We can go on endlessly arguing about what happened between him and Eusi Kwayana, Balram Singh Rai etc. But some offensive episodes stand out and must be confronted. One feels that this would never happen because in coming to terms with these bold facts, Jagan’s frailty, incompetence, lack of leadership qualities and manipulative instincts will come to the surface. We can start with his love of power. From 1964, he led his party in opposition. Until he died in 1997, that man never named a deputy. This was deliberate. Which other example you can point to where a party is over forty years old and there is no deputy leader?
This Machiavellian imprint of Dr. Jagan led to a huge quarrel while he was on his death bed. Mrs. Jagan claimed she was the logical inheritor, so did Moses Nagamootoo. Sadly, it led to the political demise of the latter. His conspiracies he has passed on to his party. Today in the PPP, there is no defined name that is deputy to the General-Secretary.
Take the Sugar Levy. Dr. Jagan led GAWU into a violent strike against the Sugar Levy when Mr. Burnham imposed it on Guysuco. The strike lased for four months. When Dr. Jagan became President, there was not even the vague mention of abolishing the Levy. This is where revisionism in Guyanese history comes in. Indians were told the Levy was designed to take money from the sugar workers while Burnham argued that it was a vital source of revenue for the country.
In fact, Burnham’s thesis had to be right because why didn’t Jagan remove it when he came to power?
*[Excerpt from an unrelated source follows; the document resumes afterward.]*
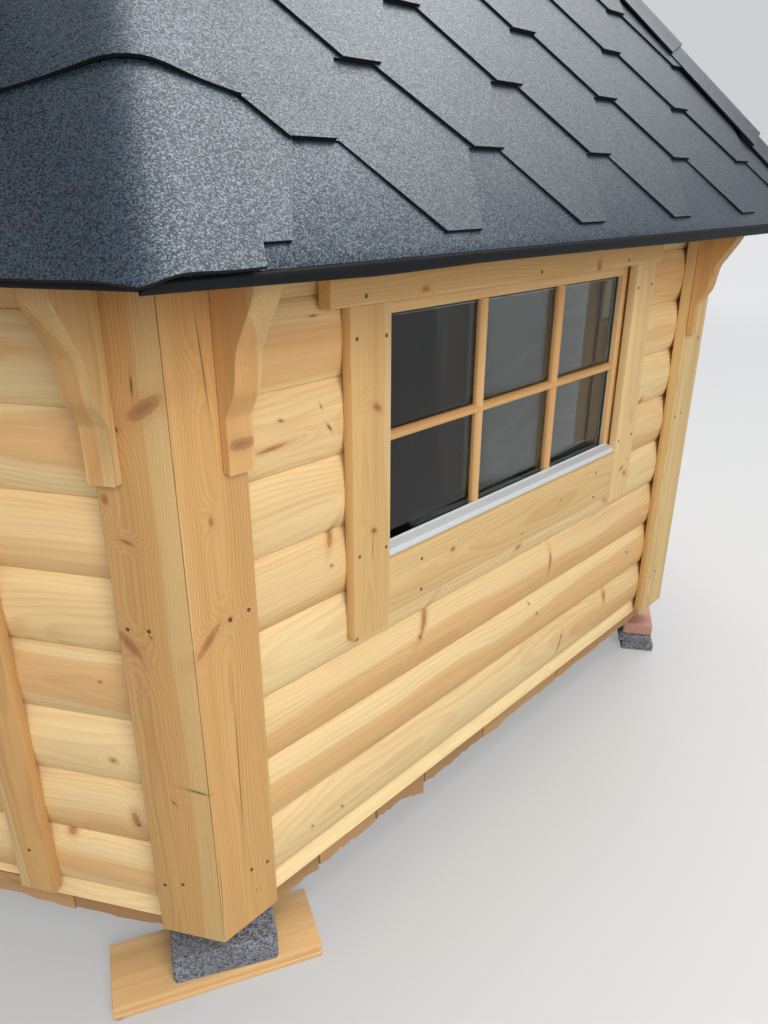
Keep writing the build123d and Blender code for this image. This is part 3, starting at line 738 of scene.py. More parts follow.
# Floor: tongued planks 86 mm wide that run from front to back across the joists, cut off along the
# six walls. Their sawn ends show below the logs as part of a brown band.
rough_wood = wood("sawn_floor_wood", (196, 158, 110), (178, 132, 88), (140, 96, 60), 0.4, 0.5,
                  rough=0.8, spread=0.3)
plank_width = 0.0862
plank_gap = 0.0006
floor_reach = 1.682
floor_under, floor_top = 0.1436, 0.1646
stock = Stock()
count = int(wall_length / plank_width) + 1
for i in range(-count, count):
    x0, x1 = max(i * plank_width, -floor_reach), min((i + 1) * plank_width - plank_gap, floor_reach)
    if x1 - x0 < 0.01:
        continue
    short = rng.uniform(0.0005, 0.0025)

    def end_of(x, z):
        """Where the hexagon of the floor ends in front of x: on its flat side or its slanting one."""
        return np.minimum(inradius, (wall_length - np.abs(x)) * math.sqrt(3)) - short

    saw(stock, lambda y, x, z: np.stack([x, y, z], axis=-1),
        plank((x0, floor_under), (x1, floor_top), 0.0012), lambda x, z: -end_of(x, z), end_of, 0.0006)
stock.piece("floor_planks", "hut", [rough_wood], ["floor_boards"])


# Floor rim: rough sawn lengths under the edge of the floor, butted with gaps that differ, their
# lower edges left waney, one of them deeper than the rest.
rim_wood = wood("waney_rim_wood", (192, 152, 108), (172, 130, 88), (136, 98, 64), 0.3, 0.5,
                rough=0.85, spread=0.35)
rim_face, rim_inside = -0.003, -0.051
rim_foot, rim_top = 0.0985, 0.1433
rim_gap = 0.0025
support_clearance = 0.0968
deep_wall, deep_number = 1, 2
near_joints = [-0.5975, -0.4255, -0.2585, -0.0255, 0.3255]
steps = np.linspace(0, 1, 15)
out = np.array([rim_inside, rim_face - 0.002, rim_face, rim_face, rim_face - 0.002, rim_inside])
rise = np.array([0, 0, 0.003, 1, 1, 1])
stock = Stock()
for k in range(6):
    joints = near_joints if k == 1 else np.cumsum(rng.uniform(0.17, 0.42, 12)) - 0.84
    ends = [None] + [x for x in joints if -0.72 < x < 0.72] + [None]
    for number, (start, end) in enumerate(zip(ends, ends[1:])):
        tree = Tree()
        sides = []
        for reach in (rim_face, rim_inside):
            left = -mitre(reach) if start is None else start + rim_gap
            right = mitre(reach) if end is None else end - rim_gap
            sides.append((left + (right - left) * steps)[:, None])
        droop, turns, phase = rng.uniform(0.0, 0.008), rng.uniform(3, 7), rng.uniform(0, 6)
        wave = droop + 0.004 * np.sin(steps * turns + phase) * (steps * (1 - steps) * 4)
        foot = rim_foot + np.abs(wave) + rng.uniform(-0.002, 0.006, len(steps))
        if (k, number) == (deep_wall, deep_number):
            foot = foot + 0.004 - 0.034 * np.clip((steps - 0.25) / 0.75, 0, 1) ** 1.5
        if start is None or end is None:
            foot = np.maximum(foot, support_clearance)
        x = np.where(out > -0.02, *sides)
        z = np.where(rise == 1, rim_top - (out > rim_face - 0.001) * 0.002, foot[:, None] + rise)
        grain = np.stack(np.broadcast_arrays(x, z, out), axis=-1) + tree.shift
        stock.take(in_wall(k, x, out, z), grain, tree.tone)
stock.piece("floor_rim_lengths", "hut", [rim_wood], ["floor_rim"])
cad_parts["floor_joists"].material_slots[0].material = wood(
    "joist_wood", (196, 158, 110), (178, 132, 88), (140, 96, 60), 0.3, 0.5, "XYZ", 0.8)


# Roof boards: planed boards 95 mm wide nailed side by side from eave to tip on each of the six
# slopes, mitred on the hips; the front slope is open where the dormer stands.
ridge_height = eave_height + eave_out * roof_slope
dormer_cut_half = 0.5488
dormer_cut_out = -0.11435
smoke_half = 0.167
smoke_out = smoke_half - inradius
board_width = 0.095
board_end = 0.262
board_under, board_top = -0.0240, -0.0063


def roof_out(s, h=0.0):
    """Distance outwards from the distance up the slope and the distance off it."""
    return h * math.sin(pitch) - s * math.cos(pitch)


def on_roof(k, x, s, h):
    """Points of slope k from the distance along the wall, the distance up the slope from above the
    wall's valleys and the distance off the covering's upper face."""
    s, h = np.broadcast_arrays(s, h)
    return in_wall(k, x, roof_out(s, h), ridge_height + s * math.sin(pitch) + h * math.cos(pitch))


def plumb_end(h):
    """Where a board that is cut upright at the eave ends, as a distance up the slope."""
    return (h * math.sin(pitch) - board_end) / math.cos(pitch)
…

The point is, so many things about the PNC Government that Jagan told Indians were racist and wrong were non-truths and the Sugar Levy was one.
Space has run out to list more revisionist questions on Jagan but two quick ones must be noted. We are still living with Burnham’s 1980 Constitution whose powers President Jagan enjoyed from 1992 -1997. This was another source of violent opposition by the PPP with Jagan boycotting Parliament over it.
Finally, can someone explain if Burnham was a dictator, why did Jagan agree to merge the PPP with the PNC for the 1985 elections? Who really are the good guy and bad man in Guyanese history?